The Z-Score: Standardizing Comparisons
- Definition: The z-score (or standard score) represents the number of standard deviations an individual data point is from the mean of its distribution. It standardizes values, allowing for direct comparison across different datasets.
- Formula: z=(x−μ)/σ
- x is the individual data point.
- μ is the population mean.
- σ is the population standard deviation.
- Boy's Z-score:
- He is 49 inches tall, mean is 50, standard deviation is 2.2.
- z=(49−50)/2.2≈−0.45
- Interpretation: The boy is approximately 0.45 standard deviations below the average height for an 8-year-old boy.
- Girl's Z-score:
- She is 47 inches tall, mean is 46, standard deviation is 2.1.
- z=(47−46)/2.1≈0.47
- Interpretation: The girl is approximately 0.47 standard deviations above the average height for a 6-year-old girl.
- Relative Conclusion: Even though the boy is absolutely taller, the girl is relatively taller for her age, as her z-score is positive and numerically larger than the boy's absolute z-score (meaning she's further above her mean than he is below his).
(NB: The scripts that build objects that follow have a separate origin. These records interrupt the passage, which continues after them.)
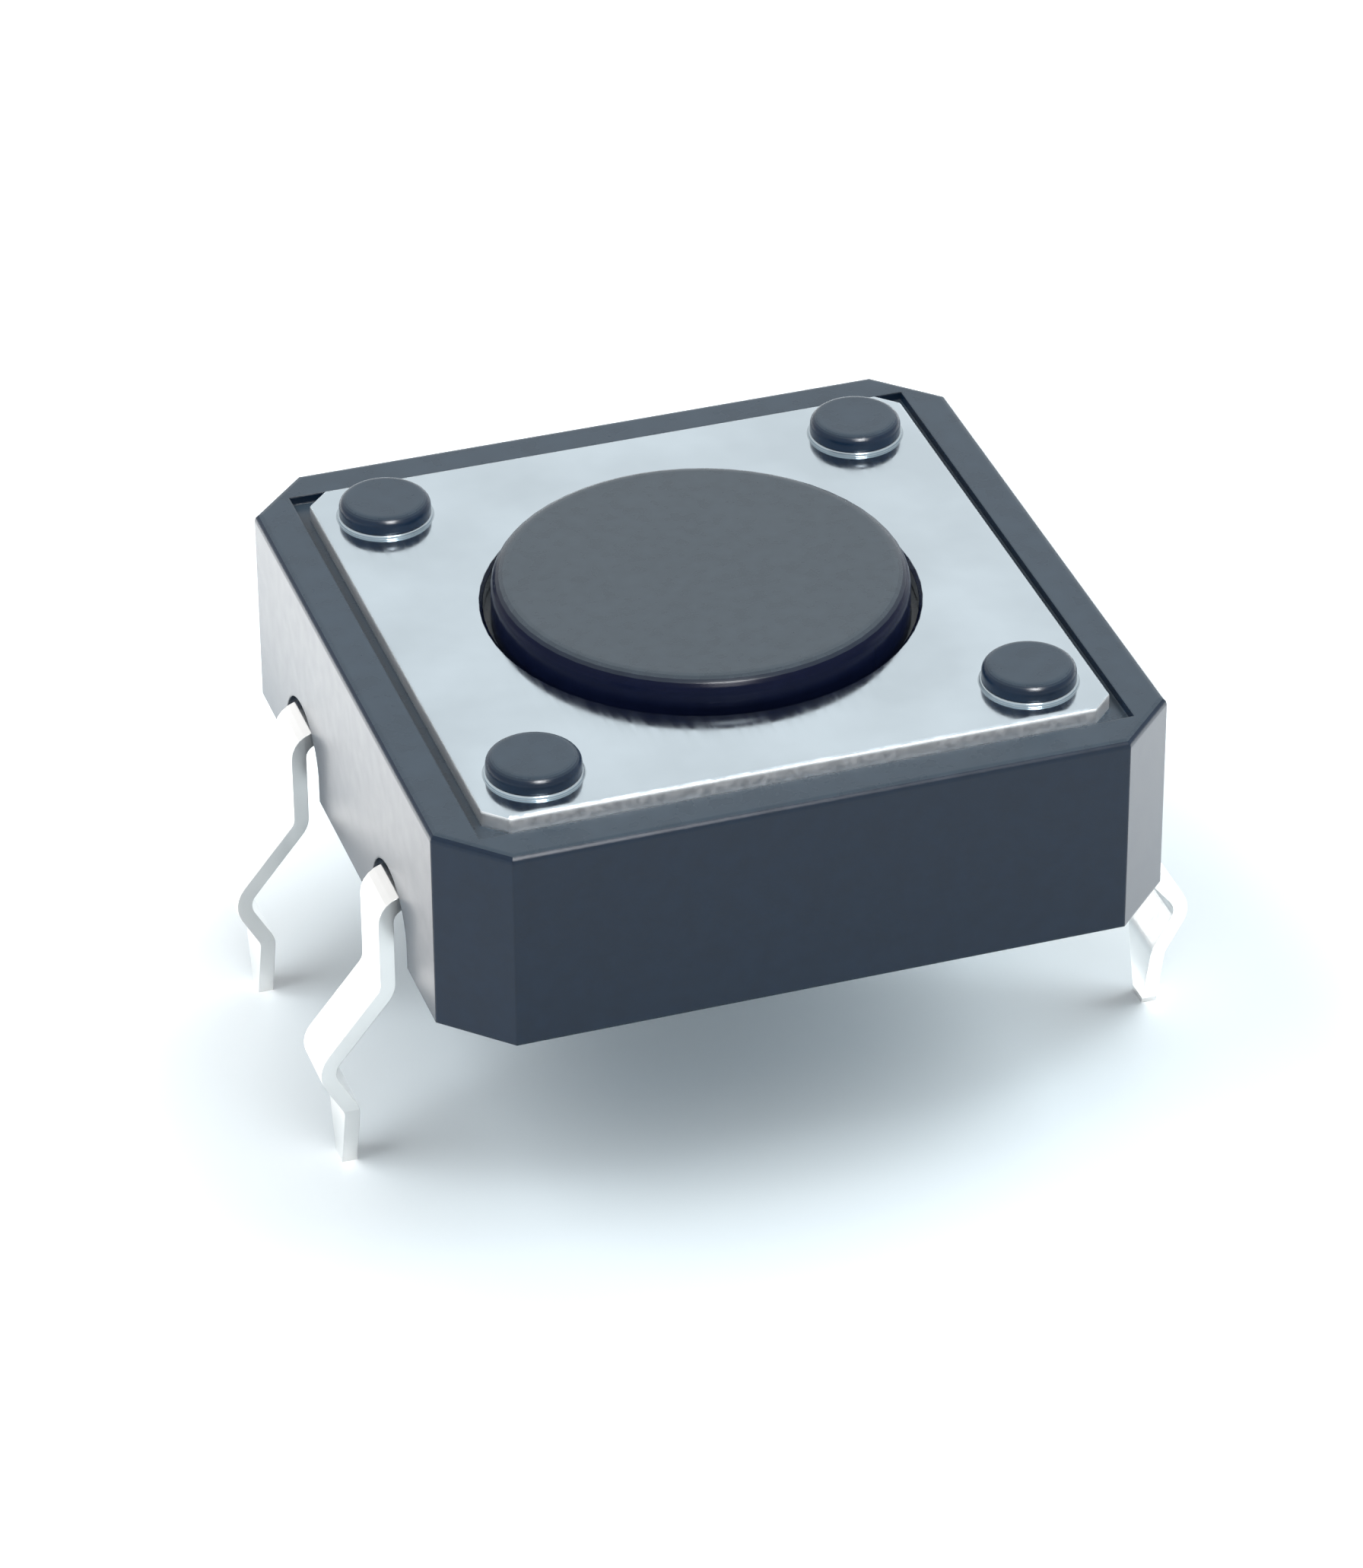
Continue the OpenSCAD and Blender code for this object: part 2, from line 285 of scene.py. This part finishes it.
def make_floor(size, albedo, near_glow, far_glow, centre, fade):
    """White paper that keeps the object's shadow. Seen directly it has the near glow, which goes over to the far
    one, that brings it to white, between the two radii of fade from centre."""
    half = size / 2
    corners = [(x, y, FLOOR_Z) for x, y in ((-half, -half), (half, -half), (half, half), (-half, half))]
    mesh = bpy.data.meshes.new("floor")
    mesh.from_pydata(corners, [], [(0, 1, 2, 3)])
    material, n = new_material("floor_paper")
    middle = {0: n.coords(), 1: (*centre, FLOOR_Z)}
    reach = n.add("ShaderNodeVectorMath", middle, operation="DISTANCE").outputs["Value"]
    beyond = n.remap(reach, *fade, 0.0, 1.0, easing="SMOOTHSTEP")
    colour = n.mix_colour(beyond, rgba(near_glow), rgba(far_glow))
    paper = n.add("ShaderNodeBsdfDiffuse", {"Color": (albedo, albedo, albedo, 1.0)})
    glow = n.add("ShaderNodeEmission", {"Color": colour, "Strength": seen_directly(n)})
    both = n.add("ShaderNodeAddShader", {0: paper.outputs[0], 1: glow.outputs[0]})
    n.finish(both.outputs[0])
    mesh.materials.append(material)
    add_object("floor", mesh)


def area_light(name, direction, distance, size, power, colour, mirrored=False):
    """A square softbox that shines at the switch from direction, as seen from the switch. Gloss shows only the
    mirrored ones, so that from any side the bare steel shows the plain studio instead of glare."""
    data = bpy.data.lights.new(name, "AREA")
    data.shape = "SQUARE"
    data.size = size
    data.energy = power
    data.color = colour
    light = add_object(name, data)
    outward = Vector(direction).normalized()
    light.location = outward * distance
    light.rotation_euler = outward.to_track_quat("Z", "Y").to_euler()
    light.visible_camera = False
    light.visible_glossy = mirrored
    return light


def floor_card(name, extent, radiance, colour):
    """A glowing card just above the floor, seen by the switch and not by the camera. extent is x0, y0, x1, y1."""
    x0, y0, x1, y1 = extent
    data = bpy.data.lights.new(name, "AREA")
    data.shape = "RECTANGLE"
    data.size = x1 - x0
    data.size_y = y1 - y0
    data.energy = radiance * math.pi * data.size * data.size_y
    data.color = colour
    card = add_object(name, data)
    card.location = ((x0 + x1) / 2, (y0 + y1) / 2, FLOOR_Z + CARD_ABOVE_FLOOR)
    card.rotation_euler = (math.pi, 0.0, 0.0)
    card.visible_camera = False


def make_camera():
    data = bpy.data.cameras.new("camera")
    data.sensor_width = SENSOR_MM
    data.lens = FOCAL_PX * SENSOR_MM / PHOTO_LONG_SIDE_PX
    data.clip_start = 1 * MM
    data.clip_end = 10.0
    camera = add_object("camera", data)
    facing = (CAMERA_AT - CAMERA_AIM).to_track_quat("Z", "Y").to_matrix().to_4x4()
    camera.matrix_world = Matrix.Translation(CAMERA_AT) @ facing @ Matrix.Rotation(-CAMERA_ROLL, 4, "Z")
    bpy.context.scene.camera = camera


# The top colours are painted light and the side colours painted shade
housing_plastic = moulded_plastic(
    "housing_plastic", top=(0.037, 0.052, 0.069), side=(0.004, 0.014, 0.032),
    mottle_size=0.35 * MM, top_shine=0.30, side_shine=0.26)
plunger_plastic = moulded_plastic(
    "plunger_plastic", top=(0.050, 0.062, 0.074), side=(0.004, 0.006, 0.020),
    mottle_size=0.25 * MM, top_shine=0.32, side_shine=0.06)
cover_steel = sheet_metal(
    "cover_steel", (0.585, 0.675, 0.735), roughness=0.14,
    grain_size=0.12 * MM, grain_stretch=(1, 0.12, 1), bump=0.05, cover=True)
dome_steel = sheet_metal(
    "dome_steel", (0.72, 0.72, 0.70), roughness=0.22,
    grain_size=0.10 * MM, grain_stretch=(1, 1, 1), bump=0.05)
contact_metal = sheet_metal(
    "contact_metal", (0.95, 0.95, 0.94), roughness=0.34,
    grain_size=0.10 * MM, grain_stretch=(1, 1, 0.15), bump=0.08, sheared=0.75)

dress("base_housing", housing_plastic)
dress("plunger", plunger_plastic)
dress("cover_plate", cover_steel)
dress("snap_dome", dome_steel)
dress("contact_strip_front", contact_metal)
dress("contact_strip_rear", contact_metal)
make_spring_dome()

make_camera()
make_world((0.68, 0.85, 1.0), 0.02)
make_floor(
    size=2.0, albedo=0.90, near_glow=(0.01, 0.01875, 0.025), far_glow=(0.5, 0.5, 0.5),
    centre=(1.5 * MM, -2.5 * MM), fade=(7.5 * MM, 16 * MM))
for name, direction, size, power, colour in SOFTBOXES:
    area_light(name, direction, SOFTBOX_DISTANCE, size, power, colour)
glint = area_light("glint", (0.01, -0.59, 0.80), 0.25, 0.07, 1.2, WHITE, mirrored=True)
glint.visible_diffuse = False
for card in CARDS:
    floor_card(*card)

bpy.context.scene.view_settings.view_transform = "Standard"
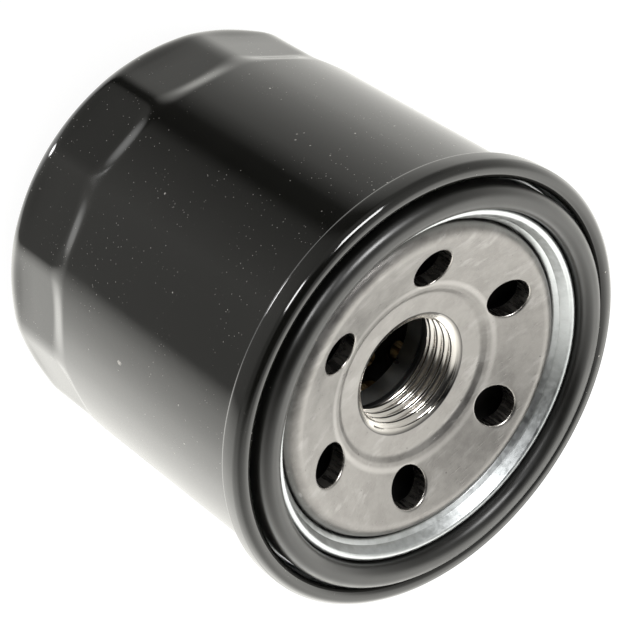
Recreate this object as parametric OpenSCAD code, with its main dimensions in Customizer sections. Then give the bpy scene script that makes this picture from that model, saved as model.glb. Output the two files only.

- Practical Implications for Parents: Both children are considered "pretty average" for their age groups. Both fall within the central 68% range and are quite close to their respective means, indicating nothing unusual or special about their heights compared to their peers.
Requirement for Normal Distribution
- Application Scope: The Empirical Rule, z-scores, and the concept of standard deviations from a mean are applicable only when the data follows a bell-shaped (normal) distribution.
- Counter-example: Lottery Tickets: Lottery tickets, which have a uniform distribution (every number is equally likely), do not fit this model. There is no central mean around which values cluster; thus, concepts like z-scores are not applicable.
Connecting Standard Deviations to Scenario-Specific Units
- Bridging the Gap: It's crucial to connect the abstract concept of standard deviations to the concrete units of the scenario (e.g., inches, heart rate).
- Example: Saying a child is one standard deviation below average is equivalent to saying an 8-year-old boy is 47.8 inches tall or that a heart rate is concerning because only 2% of people have one that fast.